Manga de Inio Asano (2007)

Inio Asano (1980, Ishioka) est un mangaka reconnu s’étant notamment fait connaitre par son œuvre Solanin publiée entre 2005 et 2006 et adaptée en film live en 2010. Parmi d’autres œuvres remarquables, nous pouvons également citer Un monde formidable (2002-2004) ou Le Quartier de la lumière (2004-2005), toutes éditées en France chez Kana. C’est chez ce même éditeur français qu’il publie en ce moment Dead Dead Demon’s Dededededestruction (2014-en cours). Inio Asano s’attache dans ses mangas à présenter une vision pessimiste de la société japonaise, souvent teintée de ses absurdités et profondes difficultés sociales. Malgré son trait réaliste, Inio Asano s’accorde des excentricités dont Oyasumi Punpun est probablement son meilleur représentant.

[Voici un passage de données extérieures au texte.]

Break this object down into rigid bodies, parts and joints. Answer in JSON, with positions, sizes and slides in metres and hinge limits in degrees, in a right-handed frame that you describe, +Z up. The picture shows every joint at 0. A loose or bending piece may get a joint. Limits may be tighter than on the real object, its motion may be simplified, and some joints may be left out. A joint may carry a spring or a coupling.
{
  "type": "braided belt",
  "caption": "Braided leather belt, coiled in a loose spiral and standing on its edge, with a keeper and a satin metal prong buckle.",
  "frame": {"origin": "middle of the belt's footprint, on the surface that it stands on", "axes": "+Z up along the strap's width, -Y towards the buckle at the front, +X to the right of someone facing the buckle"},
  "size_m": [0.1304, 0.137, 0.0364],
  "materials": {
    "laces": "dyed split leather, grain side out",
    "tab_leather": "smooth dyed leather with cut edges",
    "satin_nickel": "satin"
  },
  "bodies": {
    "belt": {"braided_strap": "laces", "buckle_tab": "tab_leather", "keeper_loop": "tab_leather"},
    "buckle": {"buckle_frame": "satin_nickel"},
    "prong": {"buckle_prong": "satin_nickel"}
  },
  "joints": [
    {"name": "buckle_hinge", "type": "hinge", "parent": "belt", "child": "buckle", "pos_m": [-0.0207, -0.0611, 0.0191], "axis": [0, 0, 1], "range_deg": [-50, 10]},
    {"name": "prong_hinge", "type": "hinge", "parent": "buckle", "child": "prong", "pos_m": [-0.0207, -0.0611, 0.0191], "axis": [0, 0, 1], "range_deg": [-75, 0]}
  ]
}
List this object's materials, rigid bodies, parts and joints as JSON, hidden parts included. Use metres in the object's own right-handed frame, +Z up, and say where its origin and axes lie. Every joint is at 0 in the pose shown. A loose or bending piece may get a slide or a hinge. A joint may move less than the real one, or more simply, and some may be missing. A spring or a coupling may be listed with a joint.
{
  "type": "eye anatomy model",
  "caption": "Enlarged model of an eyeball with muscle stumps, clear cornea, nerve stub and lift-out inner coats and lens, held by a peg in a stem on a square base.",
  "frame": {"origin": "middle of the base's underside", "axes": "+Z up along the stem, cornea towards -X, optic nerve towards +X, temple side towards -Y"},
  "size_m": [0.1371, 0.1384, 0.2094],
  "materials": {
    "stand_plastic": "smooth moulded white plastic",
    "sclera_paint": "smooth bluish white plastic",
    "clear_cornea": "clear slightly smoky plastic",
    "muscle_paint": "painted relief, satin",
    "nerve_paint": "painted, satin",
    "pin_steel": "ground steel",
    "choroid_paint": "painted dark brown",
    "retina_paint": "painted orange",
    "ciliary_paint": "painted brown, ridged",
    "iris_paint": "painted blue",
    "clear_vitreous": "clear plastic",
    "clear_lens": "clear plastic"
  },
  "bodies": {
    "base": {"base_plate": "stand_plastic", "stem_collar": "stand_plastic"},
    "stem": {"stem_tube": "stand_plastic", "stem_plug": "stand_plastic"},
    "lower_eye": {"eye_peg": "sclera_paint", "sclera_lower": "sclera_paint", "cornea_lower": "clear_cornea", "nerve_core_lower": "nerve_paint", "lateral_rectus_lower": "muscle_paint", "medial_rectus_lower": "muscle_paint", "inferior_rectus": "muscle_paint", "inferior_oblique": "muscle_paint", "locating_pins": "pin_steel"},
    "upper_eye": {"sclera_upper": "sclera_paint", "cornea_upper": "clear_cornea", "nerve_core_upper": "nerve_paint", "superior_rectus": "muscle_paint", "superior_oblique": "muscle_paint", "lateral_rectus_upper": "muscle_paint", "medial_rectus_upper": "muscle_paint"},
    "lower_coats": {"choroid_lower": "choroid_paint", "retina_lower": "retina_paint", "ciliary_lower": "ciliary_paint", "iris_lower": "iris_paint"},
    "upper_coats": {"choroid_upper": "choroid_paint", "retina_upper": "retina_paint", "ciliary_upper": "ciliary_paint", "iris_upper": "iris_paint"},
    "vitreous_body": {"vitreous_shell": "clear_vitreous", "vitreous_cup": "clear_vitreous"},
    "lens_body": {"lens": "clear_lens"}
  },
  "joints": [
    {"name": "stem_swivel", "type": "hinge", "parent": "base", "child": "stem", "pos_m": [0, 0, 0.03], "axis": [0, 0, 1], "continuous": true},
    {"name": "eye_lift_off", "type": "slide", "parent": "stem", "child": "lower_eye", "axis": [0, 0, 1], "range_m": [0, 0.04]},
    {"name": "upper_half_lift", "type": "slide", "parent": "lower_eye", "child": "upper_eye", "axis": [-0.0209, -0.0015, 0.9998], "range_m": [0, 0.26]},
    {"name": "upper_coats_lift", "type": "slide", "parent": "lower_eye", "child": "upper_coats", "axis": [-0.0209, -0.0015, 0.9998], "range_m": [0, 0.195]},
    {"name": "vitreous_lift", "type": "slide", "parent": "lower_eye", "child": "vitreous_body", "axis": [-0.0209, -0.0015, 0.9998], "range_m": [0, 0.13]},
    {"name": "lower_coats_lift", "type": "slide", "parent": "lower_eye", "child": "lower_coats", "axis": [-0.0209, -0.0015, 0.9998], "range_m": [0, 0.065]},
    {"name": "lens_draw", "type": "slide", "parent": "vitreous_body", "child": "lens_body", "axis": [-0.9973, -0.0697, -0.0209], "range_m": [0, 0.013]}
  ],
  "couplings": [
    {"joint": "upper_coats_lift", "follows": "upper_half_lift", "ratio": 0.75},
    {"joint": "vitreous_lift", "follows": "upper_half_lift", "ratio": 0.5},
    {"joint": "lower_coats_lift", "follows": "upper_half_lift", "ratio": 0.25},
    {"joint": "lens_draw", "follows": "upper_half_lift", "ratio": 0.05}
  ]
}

Oyasumi Punpun nous conte l’histoire de Punpun, un enfant issu d’une famille japonaise classique. Nous le suivons le long de plusieurs étapes de sa vie : enfance, adolescence, début de l’âge adulte. En compagnie de ses amis et des membres de sa famille, il traverse les premières fois et les difficultés d’un jeune japonais. Fragilisé par une famille dysfonctionnelle, victime d’un amour de jeunesse dévorant, ne pouvant s’affirmer, il tente de résister à la solitude et à une société malade.


Inio Asano dépeint un Japon cohérent. Les personnages et les décors font l’objet d’un grand réalisme et d’un sens du détail appuyé. La particularité d’Oyasumi Punpun est ainsi le décalage très marqué entre un fond réaliste et quelques éléments caricaturés sans profondeurs. Au premier coup d’œil sur une page, ce sont bien évidemment Punpun et sa famille qui sont d’abord touchés par ce phénomène, mais quelques absurdités graphiques s’immiscent également comme « Dieu afro » ou « Dieu caca », alternant entre dessins enfantins et photographies. Les personnages du manga n’ont aucune conscience de ces éléments hors du commun que seul le lecteur peut observer, Punpun et sa famille sont pour les acteurs de l’histoire des êtres humains normaux.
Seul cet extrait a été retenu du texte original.